Ragazzo tranquillo Zidane: pochi eccessi, zero movida, tanto lavoro: “Tutte le sere, verso le 19, ero in pigiama e mi sembrava normale. Ecco come era la mia vita a Torino". Antidivo, con qualche problema con la cucina italiana “ero anche quello che tagliava la pastasciutta, senza sapere che commettevo un grosso errore. Mi hanno fatto a pezzi!”. Cuore grande, sempre pronto ad aiutare con Egdar Davids. Cappellaccio da pescatore e via, insieme andavano a giocare sull'asfalto dei parcheggi torinesi con gli immigrati: “A spingermi era Egdar: mi diceva “E' per loro che dobbiamo giocare, sono queste le partite importanti'”. Ne ha giocate anche altre Zidane con la maglia della Juventus, anche su campi ben più prestigiosi dei parcheggi torinesi. Non sempre gli è andata bene però. Soprattutto in Champions League. Sembrava una maledizione: finale persa nel 1997 con il Borussia Dortmund e l’anno dopo con... il Real Madrid. Già, scherzi del destino. Eppure: “Avevo rimosso la sconfitta con il Borussia. Capita, con le sconfitte”. Soprattutto quando sono surclassate dalle vittorie: arrivate col Real, in campo e in panchina.

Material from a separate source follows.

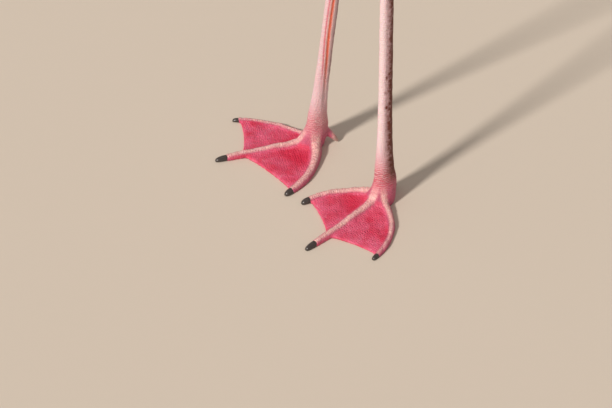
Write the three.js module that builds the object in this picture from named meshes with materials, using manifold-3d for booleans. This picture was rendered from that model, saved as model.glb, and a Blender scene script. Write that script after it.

Eppure nonostante l’addio, il destino di Zidane è rimasto indissolubilmente legato a quello della Juventus. Non a caso la sua cessione portò a Torino un certo Gianluigi Buffon, attuale capitano e anima dei bianconeri. Un incontro solo sfiorato, almeno da compagni di squadra. Perché da avversari si sono incrociati e come, e chi se lo scorda… Buffon non di certo: “Quella su Zidane nel 2006 la mia parata più decisiva”. Finale del mondiale, l’ultima di Zizou da calciatore. L’epilogo è tristemente noto: testata a Materazzi e addio sogni di gloria. Uscita mesta, a testa bassa. L’ha rialzata in fretta Zidane: lo ha fatto da allenatore. Nonostante la timidezza, nonostante il carattere chiuso. Nonostante tutto. Già una Champions League, stasera la possibilità di vincerne un’altra. Per riuscirci dovrà battere la Juventus a Cardiff, un altro pezzo del suo passato, un’altra parte di cuore: "Alla Juve sono diventato un uomo". Si troveranno da avversari Zidane e la Juventus, eppure da Torino è come se non se ne fosse mai andato. E’ ancora nei cuori dei tifosi, nel pallone d'oro vinto e in quella maglia numero 21 che per anni è stata sinonimo di grandezza. Ancora oggi mantiene quel significato, e chissà che effetto gli farà vederla inossata da quel talento argentino di nome Dybala che potrebbe essere lo spauracchio numero uno per i Blancos.